2. Understand your risks. Once goals for the plan are set, understanding the underlying risk profile of the plan allows plan sponsors to set policies to meet those goals. Understanding how changes in discount rates and investment markets will impact the balance sheet, contribution requirements and administrative costs provides sponsors an understanding of what risks they can take and what risks they need to manage.
Investment resolutions: Review your investment policy
3. Review your glide path. With a new understanding of goals and risk plan sponsors should revisit their investment glide path to make sure it is designed to get where they are planning to go, when they plan to get there, and at a manageable level of risk. Given the advances in glide path construction, plan sponsors should review their glide paths. Items like interest rate swaptions and equity options can enhance a glide path while decreasing risk. (See our article on the next generation of glide paths.)
4. Optimize your expected return on assets (EROA). Many plan sponsors want to maintain their EROA and its impact on pension expense. Sponsors are rightfully concerned with declining expected equity returns as markets are at all-time highs and bond rates are at historic lows. Reviewing your asset allocation and considering the use of equity options can allow a sponsor to maintain more equity exposure at similar risk levels or decrease risk. (See our article.)
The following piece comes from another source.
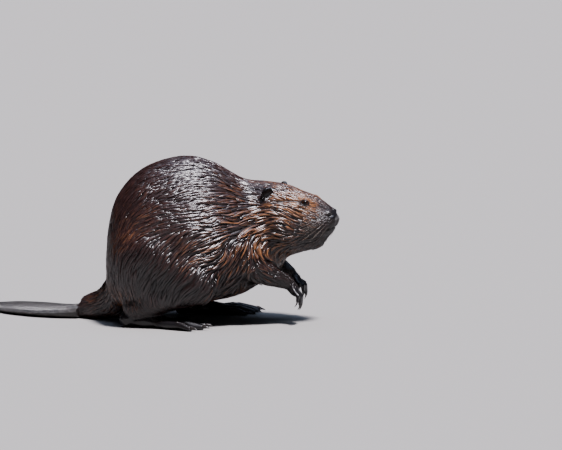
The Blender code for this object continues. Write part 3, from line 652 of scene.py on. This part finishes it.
def skin_materials(colours):
    """Felted under-fur, damp bare skin and the tail's leather."""
    # Felted wet under-fur: almost black, matt between the locks. Its warmer tone follows the lie's
    # warmth, so it also carries the painted shade of the low flank, thigh and belly.
    felt, tree, shader = new_material("felted_wet_under_fur", Roughness=0.55, IOR=1.5)
    zone = add_node(tree, "ShaderNodeAttribute", attribute_name="warmth")
    warm = add_node(tree, "ShaderNodeMix", {0: zone.outputs["Fac"], 6: colours.under_fur,
                                            7: colours.fur_chestnut}, data_type="RGBA")
    grain_over(tree, shader, 3 * MM, 4, (colours.under_fur, warm.outputs[2]), 0.6, 0.6 * MM)

    # Damp hide: nearly black, pebbled in 1 mm grains, with a wet film over it.
    hide, tree, shader = new_material("damp_pebbled_hide", Roughness=0.30, IOR=1.38,
                                      Coat_Weight=0.1, Coat_Roughness=0.10, Coat_IOR=1.33)
    grain_over(tree, shader, 14 * MM, 5, (colours.bare_skin, srgb("#141214")))
    place = add_node(tree, "ShaderNodeTexCoord")
    pebble = add_node(tree, "ShaderNodeTexVoronoi", {"Vector": place.outputs["Object"],
                                                     "Scale": 1 / (1.0 * MM)})
    relief = add_node(tree, "ShaderNodeBump", {"Height": pebble.outputs["Distance"],
                                               "Strength": 0.4, "Distance": 0.22 * MM})
    tree.links.new(relief.outputs[0], shader.inputs["Normal"])

    # Tail leather: dark grey-brown between the scales, mottled and creased.
    leather, tree, shader = new_material("creased_tail_leather", Roughness=0.5, IOR=1.45)
    grain_over(tree, shader, 5 * MM, 6, (colours.bare_skin, colours.tail_skin), 0.5, 0.4 * MM)
    return felt, hide, leather


class BEAVER_OT_skin(Operator):
    """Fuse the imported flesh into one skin, with eyelids, nostrils and mouth"""

    bl_idname = "beaver.skin"
    bl_label = "Skin"

    def execute(self, context):
        mesh = skin_mesh(context.scene.beaver_sizes)
        materials = skin_materials(context.scene.beaver_colours)
        skin = object_from("skin", mesh, materials, FLESH)
        centres = values_of(mesh.polygons, "center")
        owner = nearest_nodes(centres, FLESH)
        index = np.zeros(len(owner), int)
        index[np.isin(owner, [FLESH.index(n) for n in BARE]) | (nose_share(centres) < 1)] = HIDE
        index[owner == FLESH.index("tail")] = LEATHER
        index[over_slits(centres, LID_RIM)] = HIDE
        mesh.polygons.foreach_set("material_index", index)
        write_attribute(mesh, "owner", "INT", owner, "FACE")
        _, traits = lie_at(coordinates(mesh))
        write_attribute(mesh, "warmth", "FLOAT", traits[:, 2])
        mesh.shade_smooth()
        return {"FINISHED"}


# ---------------------------------------------------------------- eyes and claws
CORNEA = 0.35 * MM  # how far the cornea bulges from the ball


class BEAVER_OT_eyes(Operator):
    """Model both eyeballs, with a dark iris and a bulging cornea"""

    bl_idname = "beaver.eyes"
    bl_label = "Eyes"

    def execute(self, context):
        # Wet eye: nearly black, brown in the iris, under a clear mirror-smooth cornea.
        material, tree, shader = new_material("wet_eye", Roughness=0.04, IOR=1.34)
        gaze_fade = add_node(tree, "ShaderNodeAttribute", attribute_name="gaze")
        ring = add_node(tree, "ShaderNodeMapRange", {"Value": gaze_fade.outputs["Fac"],
                                                     "From Min": 0.30, "From Max": 0.42})
        tone = add_node(tree, "ShaderNodeMix", {0: ring.outputs[0], 6: srgb("#050303"),
                                                7: context.scene.beaver_colours.iris},
                        data_type="RGBA")
        tree.links.new(tone.outputs[2], shader.inputs["Base Color"])
        for side, place in EYES.items():
            gaze = eye_axes(side)[0]
            ball = bmesh.new()
            bmesh.ops.create_uvsphere(ball, u_segments=48, v_segments=32, radius=EYE_RADIUS - 0.3 * MM,
                                      matrix=gaze.to_track_quat("Z", "Y").to_matrix().to_4x4())
            away = [math.acos(max(-1, min(1, v.co.normalized().dot(gaze)))) / math.pi * 2
                    for v in ball.verts]
            for vertex, angle in zip(ball.verts, away):
                vertex.co += gaze * CORNEA * max(0.0, 1 - angle / 0.5) ** 1.5
            bmesh.ops.translate(ball, verts=ball.verts, vec=place)
            mesh = mesh_from(ball, f"eyeball_{side}")
            write_attribute(mesh, "gaze", "FLOAT", away)
            mesh.shade_smooth()
            object_from(f"eyeball_{side}", mesh, [material], [f"eye_{side}"])
        return {"FINISHED"}


class BEAVER_OT_claws(Operator):
    """Round each paw's claws and give them horn"""

    bl_idname = "beaver.claws"
    bl_label = "Claws"

    def execute(self, context):
        # Claw horn: dark brown keratin, clouded in two tones, polished by digging.
        material, tree, shader = new_material("polished_claw_horn", Roughness=0.34, IOR=1.45,
                                              Coat_Weight=0.1, Coat_Roughness=0.12)
        tones = (srgb("#120d0a"), context.scene.beaver_colours.horn)
        grain_over(tree, shader, 2 * MM, 3, tones)
        for paw in ("hand", "foot"):
            for side in SIDES:
                nodes = [f"claw_{paw}_{side}_{n}" for n in range(1, 6)]
                claws = bmesh.new()
                for node in nodes:
                    claws.from_mesh(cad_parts[node].data)
                bmesh.ops.remove_doubles(claws, verts=claws.verts, dist=0.01 * MM)
                mesh = mesh_from(claws, f"claws_{paw}_{side}")
                mesh.shade_smooth()
                piece = object_from(f"claws_{paw}_{side}", mesh, [material], nodes)
                rounding = piece.modifiers.new("Rounding", "SUBSURF")
                rounding.levels = 2
                rounding.render_levels = 2
        return {"FINISHED"}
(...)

5. Re-evaluate your interest rate hedge. Strong investment returns prevented a material decrease in funded status during 2019 that could have resulted from falling discount rates. However, lower interest rates increase sensitivity to further rate drops and make changes in the yield curve more impactful. Plan sponsors should review their interest rate hedge ratios and the structure of their portfolio to make sure they are in line with desired risk levels and protect the plan from unexpected surprises.
Contribution resolutions: Know what’s coming
6. Understand future contribution requirements. While the last decade saw relief on required contributions, this decade may not be so kind. The last round of funding relief is set to start phasing out in 2021. Plan sponsors that have been well-funded on a minimum funding basis may quickly find themselves underfunded with substantial increases in their contribution requirements. Forecasting contributions will allow sponsors to avoid surprises and develop a contribution policy that could smooth out the future steep increase.
7. Take advantage of low borrowing costs. Another benefit of the low interest rate environment that we currently are in is that many companies are able to issue debt at extremely low rates as well. When considering that any unfunded liability is subject to a 4%+ tax by way of PBGC variable rate premiums, the economics can certainly work to a plan sponsors advantage. Simply stated, if you can borrow at under 8% then this is a tactic to consider particularly if you are a tax payer.
Liability resolutions: Manage your costs
8. Implement strategies to lower PBGC premiums. Annual PBGC premiums are now over $80 per participant plus 4.5% of the PBGC unfunded liability. The total premium is, thankfully, capped at $644 per participant in 2020, but that is a high cost to cover each participant. Plan sponsors should continue to assess the viability of PRT opportunities and implement them when the timing is right to reduce participant counts and thereby premiums. Sponsors should also look at ways of restructuring their plans that can significantly reduce premium cost. (See our article regarding spin-terminations)
9. Review your participant data. Maintaining pension data can be a big challenge. Plan sponsors who spend the time cleaning up that data can reduce costs when they find that they have been holding onto participants that are no longer around.
Two examples: Plans often have vested terminated participants (VTs) that are beyond their Normal Retirement Date and even past their requirement minimum distribution dates. Often the old VTs have already passed away adding unnecessary cost and liabilities. Also keeping track of beneficiaries of current retirees is difficult but useful. For retirees that elected a joint and survivor annuity where the beneficiary has already pre-deceased the retiree, there can be a liability reduction by simply valuing the ongoing benefit as a single life annuity. Both of these strategies can be accomplished by running death searches on the participant population.
Plan administrative resolution: it’s time to take a fresh look
10. Audit forms and procedures. The ongoing administration of the plan is routinely overlooked by many plan sponsors. Plan sponsors need to regularly take a fresh look at their administrative forms and procedures to ensure compliance with ERISA as rules change and procedures become stale. A surprising number of plans are not using compliant forms nor following the required processes for completing the forms. Those plan sponsors that don’t audit themselves will surely be audited at some point by Uncle Sam, with inevitably negative consequences.
A new decade is a great time for DB plan sponsors to resolve to set objectives for their plans, understand their risks, and deploy the right tactics to achieve their objectives and control their risk.